This implies that any copyleft license is automatically a share-alike license but not the other way around, as some share-alike licenses include further restrictions such as prohibiting commercial use. Another restriction is that not everyone wants to share their work, and some share-alike agreements require that the whole body of work be shared, even if the author only wants to share a certain part. The plus side for an author of source code is that any modification to the code will not only benefit the original author but that the author will be recognized and ensure the same or compatible license terms cover the changed code.[34] Some Creative Commons licenses are examples of share-alike copyleft licenses.
Permissive licenses
[edit]Those licenses grant users of the software the same freedoms as copyleft licenses but do not require modified versions of that software to also include those freedoms. They have minimal restrictions on how the software can be used, modified, and redistributed, and are thus not copyleft licenses.
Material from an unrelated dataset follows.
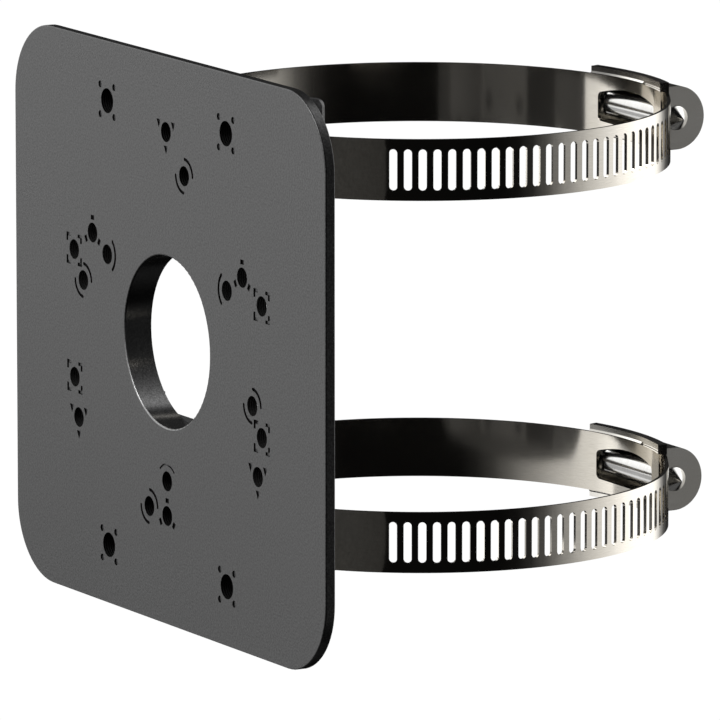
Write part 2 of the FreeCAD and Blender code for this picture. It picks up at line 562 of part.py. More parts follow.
def make_clamp(prefix, z_alias):
    place = V(0, dim("pole_axis"), dim(z_alias))

    # band: one perforated strip
    band = new_body(prefix + "_band", place)
    sk = new_sketch(band, prefix + "_band_profile", "XY_Plane")
    add_loop(sk, strip_loop(band_path(), dim("band_sheet") / 2))
    pad(band, prefix + "_band_strip", sk, "Dims.band_height", middle=True)
    # window in the inner layer under the screw
    sk = new_sketch(band, prefix + "_window_outline", "XZ_Plane")
    w, h = dim("window_half_length"), dim("window_half_height")
    high, low = dim("window_end_height"), dim("window_end_depth")
    bow = [(w * w + (h - e) ** 2) / (2 * (h - e)) for e in (high, low)]
    turn = [math.degrees(math.asin(w / r)) for r in bow]
    add_loop(sk, [arc(0, h - bow[0], bow[0], 90 - turn[0], 90 + turn[0]), segment((-w, high), (-w, -low)),
                  arc(0, bow[1] - h, bow[1], 270 - turn[1], 270 + turn[1]), segment((w, -low), (w, high))])
    window = pocket(band, prefix + "_window", sk)
    round_edges(band, prefix + "_window_corners", window,
                lambda e: abs(abs(e.BoundBox.XMin) - w) < 1e-3 and abs(abs(e.BoundBox.XMax) - w) < 1e-3
                and e.BoundBox.ZLength < 1e-3 and e.BoundBox.YMin > 40.0 and abs(e.BoundBox.ZMin) < h,
                "Dims.window_corner")
    # perforations: round-ended slots, cut towards the tail's outer side
    sk = new_sketch(band, prefix + "_perforation_outline", "YZ_Plane", 48.0)
    half_w = dim("perforation_width") / 2
    half_h = dim("perforation_height") / 2 - half_w
    add_loop(sk, [segment((half_w, -half_h), (half_w, half_h)), arc(0, half_h, half_w, 0, 180),
                  segment((-half_w, half_h), (-half_w, -half_h)), arc(0, -half_h, half_w, 180, 360)])
    first, pitch = dim("perforation_first"), dim("perforation_pitch")
    count = int((dim("inner_end") - 1.5 - first) / pitch) + 1
    # the slot sketch stands at the first perforation, turned about the pole axis
    turn = FreeCAD.Rotation(V(0, 0, 1), first)
    sk.MapMode = "Deactivated"
    upright = FreeCAD.Rotation(V(1, 1, 1), 120)
    sk.Placement = FreeCAD.Placement(turn.multVec(V(48.0, 0, 0)), turn.multiply(upright))
    cut = pocket(band, prefix + "_perforation", sk, "4", reverse=True)
    pattern = band.newObject("PartDesign::PolarPattern", prefix + "_perforations")
    pattern.Originals = [cut]
    for feature in band.Origin.OriginFeatures:
        if feature.Role == "Z_Axis":
            pattern.Axis = (feature, [""])
    pattern.Angle = pitch * (count - 1)
    pattern.setExpression("Angle", "Dims.perforation_pitch * %d" % (count - 1))
    pattern.Occurrences = count
    band.Tip = pattern
    doc.recompute()

    # base strap: rails above and below the band, joined over it by a thin web
    strap = new_body(prefix + "_clamp_strap", place)
    x = dim("strap_half_length")
    low, high = dim("strap_inner"), dim("strap_outer")
    a = math.degrees(math.acos(x / low))
    sk = new_sketch(strap, prefix + "_strap_profile", "XY_Plane")
    add_loop(sk, [arc(0, 0, low, a, 180 - a), segment(on_circle(0, 0, low, 180 - a), on_circle(0, 0, high, 180 - a)),
                  arc(0, 0, high, a, 180 - a), segment(on_circle(0, 0, high, a), on_circle(0, 0, low, a))])
    pad(strap, prefix + "_strap_block", sk, "2 * Dims.strap_half_height", middle=True)
    # a lip along the open end of the rails hooks over the band's edges
    sk = new_sketch(strap, prefix + "_strap_lip_profile", "XY_Plane")
    off, r0, r1 = dim("lip_centre"), dim("lip_inner") - dim("lip_centre"), dim("strap_inner") + 0.4
    ends = [-12.9, dim("lip_end")]
    a = [math.degrees(math.acos(e / r0)) for e in ends]
    b = [math.degrees(math.acos(e / r1)) for e in ends]
    add_loop(sk, [arc(0, off, r0, a[1], a[0]),
                  segment(on_circle(0, off, r0, a[0]), on_circle(0, 0, r1, b[0])),
                  arc(0, 0, r1, b[1], b[0]),
                  segment(on_circle(0, 0, r1, b[1]), on_circle(0, off, r0, a[1]))])
    pad(strap, prefix + "_strap_lip", sk, "2 * Dims.lip_height", middle=True)
    sk = new_sketch(strap, prefix + "_strap_channel_profile", "XY_Plane")
    add_loop(sk, sector(dim("strap_inner") - 1.0, dim("web_inner"), -11.2, x + 1))
    pocket(strap, prefix + "_strap_channel", sk, "Dims.band_height + 0.16", middle=True)
    sk = new_sketch(strap, prefix + "_strap_seat_profile", "XY_Plane")
    add_loop(sk, sector(dim("strap_inner") - 1.0, dim("band_inner") + dim("band_sheet"), -x - 1, -11.0))
    pocket(strap, prefix + "_strap_seat", sk, "Dims.band_height + 0.16", middle=True)
    sk = new_sketch(strap, prefix + "_strap_relief_profile", "XY_Plane")
    add_loop(sk, sector(dim("web_outer"), dim("strap_outer") + 1.0, -x - 1, x + 1))
    pocket(strap, prefix + "_strap_relief", sk, "2 * Dims.tunnel_inner", middle=True)
    sk = new_sketch(strap, prefix + "_strap_window_outline", "XZ_Plane")
    add_box(sk, -11.2, 11.2, -4.5, 4.5, ("-11.2", "11.2", "-4.5", "4.5"))
    cut = pocket(strap, prefix + "_strap_window", sk)
    slope = strap.newObject("PartDesign::Chamfer", prefix + "_strap_lip_slope")
    slope.Base = (cut, names_of_edges(cut.Shape, lambda e: isinstance(e.Curve, Part.Circle)
                                      and abs(e.Curve.Radius - r0) < 1e-3
                                      and abs(abs(e.BoundBox.ZMin) - dim("lip_height")) < 1e-3
                                      and e.BoundBox.ZLength < 1e-3))
    slope.setExpression("Size", "Dims.lip_slope")
    strap.Tip = slope
    doc.recompute()

    # housing: half-round tunnel with flat end walls, sitting on the strap
    housing = new_body(prefix + "_clamp_housing", place)
    axis = dim("screw_axis")
    sk = new_sketch(housing, prefix + "_tunnel_outline", "YZ_Plane")
    r = dim("tunnel_outer")
    add_loop(sk, [arc(axis, 0, r, -90, 90), segment((axis, r), (47.0, r)),
                  segment((47.0, r), (47.0, -r)), segment((47.0, -r), (axis, -r))])
    pad(housing, prefix + "_tunnel_block", sk, "2 * Dims.tunnel_half_length", middle=True)
    sk = new_sketch(housing, prefix + "_tunnel_bore_outline", "YZ_Plane")
    r = dim("tunnel_inner")
    add_loop(sk, [arc(axis, 0, r, -90, 90), segment((axis, r), (46.0, r)),
                  segment((46.0, r), (46.0, -r)), segment((46.0, -r), (axis, -r))])
    pocket(housing, prefix + "_tunnel_bore", sk,
           "2 * Dims.tunnel_half_length - 2 * Dims.tunnel_end", middle=True)
    sk = new_sketch(housing, prefix + "_journal_outline", "YZ_Plane")
    add_circle(sk, axis, 0, dim("journal_hole"), "Dims.screw_axis", "0", "Dims.journal_hole")
    pocket(housing, prefix + "_journals", sk, "4 * Dims.tunnel_half_length", middle=True)
    sk = new_sketch(housing, prefix + "_seat_outline", "XY_Plane")
    add_circle(sk, 0, 0, dim("strap_outer"), None, None, "Dims.strap_outer")
    pocket(housing, prefix + "_seat", sk, "4 * Dims.tunnel_outer", middle=True)

    # worm screw: barrel between two journals, a cone point and a slotted hex head
    screw = new_body(prefix + "_worm_screw", place + V(0, axis, 0))
    sk = new_sketch(screw, prefix + "_screw_profile", "XY_Plane")
    b, n, j = dim("barrel_radius"), dim("neck_radius"), dim("journal_radius")
    bx, j0, j1 = dim("barrel_half_length"), dim("journal_start"), dim("journal_stop")
    c, cx = dim("collar_radius"), dim("collar_stop")
    j2, tip = dim("point_start"), dim("tip_stop")
    add_loop(sk, polygon([(-cx, 0), (-cx, c - 0.2), (-cx + 0.2, c), (-j1, c), (-j1, j), (-j0, j), (-j0, n),
                          (-bx - 0.4, n), (-bx, b), (bx, b), (bx + 0.4, n), (j0, n), (j0, j), (j2, j), (tip - 0.16, 0.2), (tip, 0)]))
    turned = screw.newObject("PartDesign::Revolution", prefix + "_screw_turned")
    turned.Profile = sk
    turned.ReferenceAxis = (sk, ["H_Axis"])
    turned.Angle = 360
    sk.Visibility = False
    doc.recompute()
    sk = new_sketch(screw, prefix + "_head_outline", "YZ_Plane", -cx)
    sk.setExpression(".AttachmentOffset.Base.z", "-Dims.collar_stop")
    add_loop(sk, polygon([on_circle(0, 0, dim("head_flats") / math.sqrt(3), 60 * i) for i in range(6)]))
    pad(screw, prefix + "_head", sk, "Dims.head_stop - Dims.collar_stop", reverse=True)
    sk = new_sketch(screw, prefix + "_driver_outline", "YZ_Plane", -dim("head_stop"))
    sk.setExpression(".AttachmentOffset.Base.z", "-Dims.head_stop")
    add_box(sk, -dim("driver_slot") / 2, dim("driver_slot") / 2, -6, 6,
            ("-Dims.driver_slot / 2", "Dims.driver_slot / 2", "-6", "6"))
    pocket(screw, prefix + "_driver_slot", sk, "Dims.driver_depth", reverse=True)
    return [band, strap, housing, screw]


upper = make_clamp("upper", "upper_clamp_z")
lower = make_clamp("lower", "lower_clamp_z")

# ---------------------------------------------------------------- check and write
doc.recompute()
NODES = [plate, upper_saddle, lower_saddle, upper_saddle_screws, lower_saddle_screws] + upper + lower
bad = [o.Name for o in doc.Objects if "Invalid" in o.State or "Error" in o.State]
if bad:
    raise RuntimeError("failed objects: " + ", ".join(bad))
for node in NODES:
    shape = node.Shape
    if shape.isNull() or not shape.isValid():
        raise RuntimeError("bad shape: " + node.Label)
    print("%-22s solids %2d  volume %10.2f  X %8.2f %8.2f  Y %8.2f %8.2f  Z %8.2f %8.2f" % (
        node.Label, len(shape.Solids), shape.Volume, shape.BoundBox.XMin, shape.BoundBox.XMax,
        shape.BoundBox.YMin, shape.BoundBox.YMax, shape.BoundBox.ZMin, shape.BoundBox.ZMax))
os.makedirs("parts", exist_ok=True)
for node in NODES:
    node.Shape.exportStep("parts/%s.step" % node.Label)
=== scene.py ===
import math
import bpy
import bmesh
from mathutils import Vector, Matrix


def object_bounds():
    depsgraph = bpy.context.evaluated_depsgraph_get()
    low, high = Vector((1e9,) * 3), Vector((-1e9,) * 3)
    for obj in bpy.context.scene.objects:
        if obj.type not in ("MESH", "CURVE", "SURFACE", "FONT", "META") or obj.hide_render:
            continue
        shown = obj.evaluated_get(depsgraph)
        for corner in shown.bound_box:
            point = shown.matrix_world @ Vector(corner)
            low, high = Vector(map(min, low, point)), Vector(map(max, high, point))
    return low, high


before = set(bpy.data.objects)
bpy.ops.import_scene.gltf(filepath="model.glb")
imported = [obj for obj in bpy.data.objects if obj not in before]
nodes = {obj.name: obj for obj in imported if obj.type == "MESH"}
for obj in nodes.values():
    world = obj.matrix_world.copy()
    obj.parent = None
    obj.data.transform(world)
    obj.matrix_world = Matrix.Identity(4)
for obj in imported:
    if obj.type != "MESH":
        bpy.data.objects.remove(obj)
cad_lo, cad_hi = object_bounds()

MM = 0.001
scene = bpy.context.scene

AXIS_Y = 58.0                                   # axis of the pole and of both clamps, mm
CLAMP_Z = {"upper": 37.8, "lower": -36.2}       # mid height of each clamp, mm
SCREW_Y = 110.35                                # axis of the worm screws, mm


# ---------------------------------------------------------------- node helpers
class Tree:
    """Small helper that adds linked nodes to a node tree."""

    def __init__(self, tree):
        self.t = tree
        self.n = tree.nodes
        self.l = tree.links

    def node(self, kind, **props):
        n = self.n.new(kind)
        for k, v in props.items():
            setattr(n, k, v)
        return n

    def link(self, a, b):
        self.l.new(a, b)

    def math(self, op, a, b=None, c=None, clamp=False):
        n = self.node("ShaderNodeMath", operation=op, use_clamp=clamp)
        for i, v in enumerate((a, b, c)):
            if v is None:
                continue
            if isinstance(v, (int, float)):
                n.inputs[i].default_value = v
            else:
                self.link(v, n.inputs[i])
        return n.outputs[0]

    def smooth(self, value, lo, hi, out_lo=0.0, out_hi=1.0):
        n = self.node("ShaderNodeMapRange", interpolation_type="SMOOTHSTEP")
        self.link(value, n.inputs["Value"])
        n.inputs["From Min"].default_value = lo
        n.inputs["From Max"].default_value = hi
        n.inputs["To Min"].default_value = out_lo
        n.inputs["To Max"].default_value = out_hi
        return n.outputs["Result"]

    def ramp(self, value, stops, interpolation="LINEAR"):
        n = self.node("ShaderNodeValToRGB")
        cr = n.color_ramp
        cr.interpolation = interpolation
        while len(cr.elements) > 1:
            cr.elements.remove(cr.elements[-1])
        first = True
        for pos, col in stops:
            if isinstance(col, (int, float)):
                col = (col, col, col)
            if first:
                e = cr.elements[0]
                e.position = pos
                first = False
            else:
                e = cr.elements.new(pos)
            e.color = (col[0], col[1], col[2], 1.0)
        self.link(value, n.inputs[0])
        return n.outputs["Color"]

    def noise(self, vector, scale, detail=3.0, rough=0.5, distortion=0.0):
        n = self.node("ShaderNodeTexNoise")
        n.inputs["Scale"].default_value = scale
        n.inputs["Detail"].default_value = detail
        n.inputs["Roughness"].default_value = rough
        n.inputs["Distortion"].default_value = distortion
        if vector is not None:
            self.link(vector, n.inputs["Vector"])
        return n.outputs["Fac"]

    def mix(self, fac, a, b, blend="MIX"):
        n = self.node("ShaderNodeMix", data_type="RGBA", blend_type=blend)
        for sock, v in (("Factor", fac), ("A", a), ("B", b)):
            s = [i for i in n.inputs if i.name == sock and i.enabled][0]
            if isinstance(v, (int, float)) and sock == "Factor":
                s.default_value = v
            elif isinstance(v, (tuple, list)):
                s.default_value = (v[0], v[1], v[2], 1.0)
            else:
                self.link(v, s)
        return [o for o in n.outputs if o.name == "Result" and o.enabled][0]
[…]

Examples of this type of license include the X11 license, Apache license, Expat license, and the various BSD licenses.
Debate and controversy
[edit]It has been suggested that copyleft has become a divisive issue in the ideological strife between the Open Source Initiative and the free software movement.[35] However, there is evidence that copyleft is both accepted and proposed by both parties:
- Both the OSI and the FSF have copyleft and non-copyleft licenses in their respective lists of accepted licenses.[36][33]
- The OSI's original Legal Counsel Lawrence Rosen has written a copyleft license, the Open Software License.
- The OSI's licensing how-to recognises the GPL as a "best practice" license.[37]
- Some of the software programs of the GNU Project are published under non-copyleft licenses.[38]
- Stallman has endorsed the use of non-copyleft licenses in certain circumstances, for example in the case of the Ogg Vorbis relicensing.[39]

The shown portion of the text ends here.